Cuisses (/kwɪs/; /kwis/; /fr/) are a form of medieval armour worn to protect the thigh. The word is the plural of the French word cuisse meaning 'thigh'. While the skirt of a maille shirt or tassets of a cuirass could protect the upper legs from above, a thrust from below could avoid these defenses. Thus, cuisses were worn on the thighs to protect from such blows. Padded cuisses made in a similar way to a gambeson were commonly worn by knights in the 12th and 13th centuries, usually over chausses, and may have had poleyns directly attached to them. Whilst continental armours tended to have cuisses that did not protect the back of the thigh, English cuisses were typically entirely encapsulating, due to the English preference for foot combat over the mounted cavalry charges favoured by continental armies.

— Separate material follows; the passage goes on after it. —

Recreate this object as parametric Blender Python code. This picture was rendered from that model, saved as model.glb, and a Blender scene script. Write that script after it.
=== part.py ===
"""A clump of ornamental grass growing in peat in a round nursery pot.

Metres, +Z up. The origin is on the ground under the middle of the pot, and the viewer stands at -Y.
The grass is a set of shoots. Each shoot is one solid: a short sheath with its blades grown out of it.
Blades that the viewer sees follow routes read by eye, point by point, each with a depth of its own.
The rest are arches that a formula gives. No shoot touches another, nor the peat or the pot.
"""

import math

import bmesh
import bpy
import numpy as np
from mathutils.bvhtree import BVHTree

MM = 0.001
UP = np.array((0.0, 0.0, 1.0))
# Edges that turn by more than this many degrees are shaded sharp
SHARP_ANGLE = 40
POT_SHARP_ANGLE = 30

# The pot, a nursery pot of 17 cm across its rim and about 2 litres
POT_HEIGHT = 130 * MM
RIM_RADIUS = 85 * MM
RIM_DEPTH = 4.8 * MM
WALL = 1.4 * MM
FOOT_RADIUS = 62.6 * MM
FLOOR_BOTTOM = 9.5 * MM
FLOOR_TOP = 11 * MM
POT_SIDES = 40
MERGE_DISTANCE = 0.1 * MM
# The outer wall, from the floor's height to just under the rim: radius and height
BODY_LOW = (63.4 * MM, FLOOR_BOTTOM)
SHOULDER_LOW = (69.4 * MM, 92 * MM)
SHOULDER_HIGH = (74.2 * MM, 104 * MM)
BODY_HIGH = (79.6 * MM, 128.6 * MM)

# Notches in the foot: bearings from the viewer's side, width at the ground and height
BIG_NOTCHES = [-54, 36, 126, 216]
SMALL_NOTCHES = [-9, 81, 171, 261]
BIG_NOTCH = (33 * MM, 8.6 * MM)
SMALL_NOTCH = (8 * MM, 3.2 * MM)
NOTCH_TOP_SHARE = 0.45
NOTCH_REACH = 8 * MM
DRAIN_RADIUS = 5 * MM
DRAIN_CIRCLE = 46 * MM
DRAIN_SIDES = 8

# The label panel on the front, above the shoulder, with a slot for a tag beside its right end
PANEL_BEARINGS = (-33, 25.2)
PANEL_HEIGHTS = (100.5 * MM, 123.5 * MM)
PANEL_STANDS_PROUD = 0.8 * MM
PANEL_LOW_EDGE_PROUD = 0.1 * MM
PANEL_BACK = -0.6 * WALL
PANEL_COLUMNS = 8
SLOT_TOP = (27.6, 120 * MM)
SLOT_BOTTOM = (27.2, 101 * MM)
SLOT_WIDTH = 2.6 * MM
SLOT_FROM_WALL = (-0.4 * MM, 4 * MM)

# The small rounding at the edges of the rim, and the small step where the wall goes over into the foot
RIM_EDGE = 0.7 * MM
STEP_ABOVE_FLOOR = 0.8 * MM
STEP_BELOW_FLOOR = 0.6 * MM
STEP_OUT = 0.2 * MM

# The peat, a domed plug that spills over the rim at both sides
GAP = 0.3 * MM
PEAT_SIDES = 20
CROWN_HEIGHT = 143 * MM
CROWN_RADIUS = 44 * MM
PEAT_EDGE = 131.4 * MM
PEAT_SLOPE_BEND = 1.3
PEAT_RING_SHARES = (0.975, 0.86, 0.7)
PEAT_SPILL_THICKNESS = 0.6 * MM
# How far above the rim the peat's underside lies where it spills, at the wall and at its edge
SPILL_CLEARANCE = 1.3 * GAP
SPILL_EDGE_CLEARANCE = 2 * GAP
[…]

Cuisses could also be made of brigandine or splinted leather, but beginning around 1340 they were typically made from steel plate armour. From 1370 onward they were made from a single plate of iron or steel.

==Ancient Greece==
Perimeridia (περιμηρίδια) and Parameridia (παραμηρίδια) were metal armour for covering the thighs. Though not in common use in the ordinary Greek panoply, are shown sufficiently often on the monuments and vase-paintings as occasionally employed by Greek warriors at least as far back as the fifth century B.C. They are frequently mentioned by Greek writers, of the third century B.C. and downwards, but here almost exclusively as employed by cavalry, both for the rider and his horse (in addition, some writers call the protective armour of the horse parapleuridia (παραπλευρίδια), while others makes a further distinction of παραπλευρίδια for horses driven in chariots and παραμηρίδια for those ridden by the cavalry).